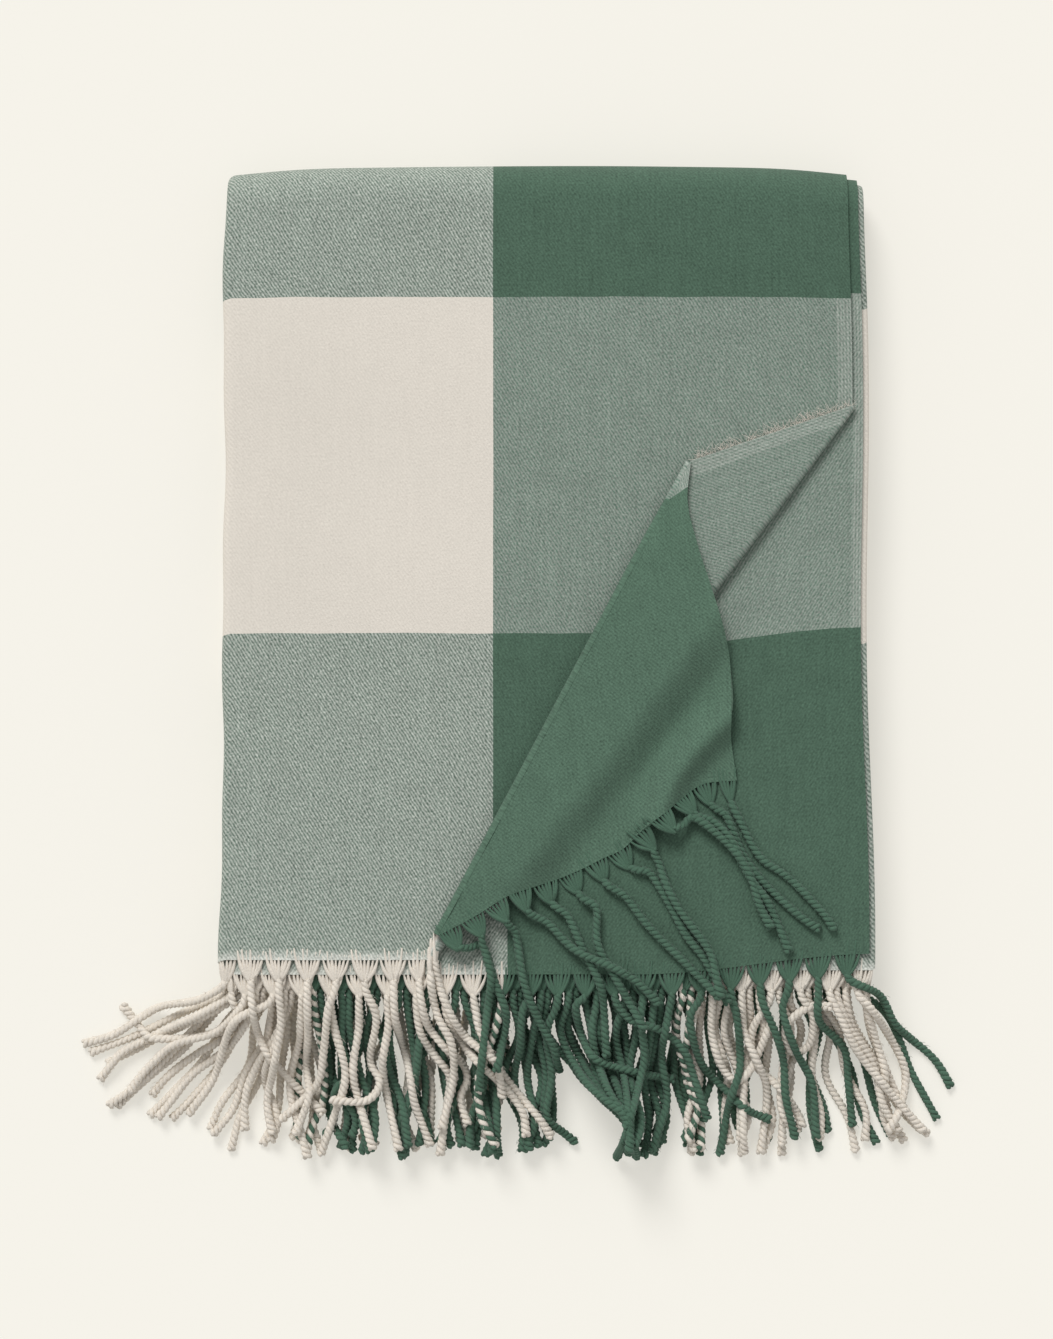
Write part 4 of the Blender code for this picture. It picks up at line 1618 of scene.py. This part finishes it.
@dataclass
class Studio:
    """Pale floor, soft light and a camera straight above.

    Attributes:
        floor_colour: colour of the floor.
        camera_place: where the camera hangs.
        view_width: width of what it sees at the height of the blanket's middle.
        fill: strength of the light from all round, and key the share of one soft lamp.
        lamp_height, lamp_spread: the lamp's height over the horizon and its width, in degrees.
        lamp_aim: which way its light falls in plan, mostly forward and a little to the right.
        blanket_middle: height at which view_width holds.
        sensor: width of the camera's sensor in millimetres.
        floor_side: half the side of the floor.
    """

    floor_colour: str = "#f6f3ea"
    camera_place: tuple[float, float, float] = (0.0041, -0.0025, 2.6)
    view_width: float = 0.532
    fill: float = 0.54
    key: float = 0.46
    lamp_height: float = 43
    lamp_spread: float = 24
    lamp_aim: tuple[float, float] = (0.35, -0.94)
    blanket_middle: float = 0.04
    sensor: float = 36.0
    floor_side: float = 12.0

    def build(self) -> None:
        """Make the floor, the lights and the camera."""
        scene = bpy.context.scene
        scene.view_settings.view_transform = "Standard"
        mesh = bpy.data.meshes.new("floor")
        side = self.floor_side
        corners = [(-side, -side, 0), (side, -side, 0), (side, side, 0), (-side, side, 0)]
        mesh.from_pydata(corners, [], [(0, 1, 2, 3)])
        floor = add_object("floor", mesh)
        mesh.materials.append(self.floor_material())
        world = bpy.data.worlds.new("soft_room")
        world.use_nodes = True
        world.node_tree.nodes["Background"].inputs[0].default_value = (1.0, 1.0, 1.0, 1.0)
        world.node_tree.nodes["Background"].inputs[1].default_value = self.fill
        scene.world = world
        lamp = bpy.data.lights.new("window_light", "SUN")
        height = math.radians(self.lamp_height)
        lamp.energy = self.key * math.pi / math.sin(height)
        lamp.angle = math.radians(self.lamp_spread)
        key = add_object("window_light", lamp)
        level = math.cos(height)
        right, back = self.lamp_aim
        towards = Vector((level * right, level * back, -math.sin(height)))
        key.rotation_euler = towards.to_track_quat("-Z", "Y").to_euler()
        camera = bpy.data.cameras.new("camera")
        camera.sensor_fit = "HORIZONTAL"
        camera.sensor_width = self.sensor
        drop = self.camera_place[2] - self.blanket_middle
        camera.lens = self.sensor * drop / self.view_width
        seat = add_object("camera", camera)
        seat.location = self.camera_place
        scene.camera = seat

    def floor_material(self) -> Material:
        """Make a matt paper floor that glows a little, so that shadows on it stay faint.

        Returns:
            The floor's material.
        """
        pale = linear(self.floor_colour)
        paper = {"Base Color": tuple(c * 0.45 for c in pale[:3]) + (1.0,), "Roughness": 1.0,
                 "Specular IOR Level": 0.0, "Emission Color": pale, "Emission Strength": 0.55}
        return finish_material("matt_paper_floor", lambda tree: paper)


def main() -> None:
    """Build the throw and put each piece but the corner's bend on its body."""
    layout = read_layout()
    corner = TurnedCorner(layout)
    sheet = FoldedSheet(layout, corner)
    fringe = Fringe(sheet, corner)
    face = TwillFinish(Side.FACE).material()
    back = TwillFinish(Side.BACK, crispness=0.8).material()
    # Turned over, the flap's nap points at the light; its green is painted a shade paler here as
    # painted light.
    lifted = TwillFinish(Side.FACE, green="#546e5d", lot="_nap_lifted").material()
    yarns = {
        Yarn.CREAM: YarnFinish(Yarn.CREAM, "#ded6ca").material(),
        Yarn.GREEN: YarnFinish(Yarn.GREEN, "#4d6958").material(),
    }
    Studio().build()

    cloth = sheet.build((face, back))
    nodes = sorted(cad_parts)
    kept = ("corner_flap", "crease_hinge")
    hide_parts(*[n for n in nodes if not n.startswith("fringe") and n not in kept])
    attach(cloth, STACK)
    LOG.info("throw_sheet: %d points", len(cloth.data.vertices))

    # The flap and its bend take the face twill copy whose green is painted paler as painted light.
    flap = corner.build_flap((lifted, back), sheet.thickness)
    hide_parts("corner_flap")
    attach(flap, FLAP)
    LOG.info("turned_corner: %d points", len(flap.data.vertices))

    bend = corner.build_bend((lifted, back), sheet.thickness)
    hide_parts("crease_hinge")
    # From just under the hinge's bend to just over it.
    low, high = layout.level(16.9), layout.level(19.1)
    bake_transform(bend)
    LOG.info("corner_bend: %d points", len(bend.data.vertices))

    tassels = fringe.build(yarns)
    for (group, yarn), piece in tassels.items():
        counts = {y: len(tassels[(group, y)].data.vertices) for y in Yarn if (group, y) in tassels}
        if counts[yarn] == max(counts.values()):
            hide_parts(group)
        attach(piece, FLAP if group == "fringe_flap" else STACK)
        LOG.info("%s: %d points", piece.name, len(piece.data.vertices))

    fray = SelvedgeFray(corner).build(fringe, yarns[Yarn.CREAM])
    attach(fray, STACK)
    LOG.info("selvedge_fray: %d points", len(fray.data.vertices))

    low, high = CAD_BOX


if __name__ == "__main__":
    main()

----------

» GIVEN REQUEST
Report the number of lines holding the string "piece", without any other words.

» CORRECT RESULT
4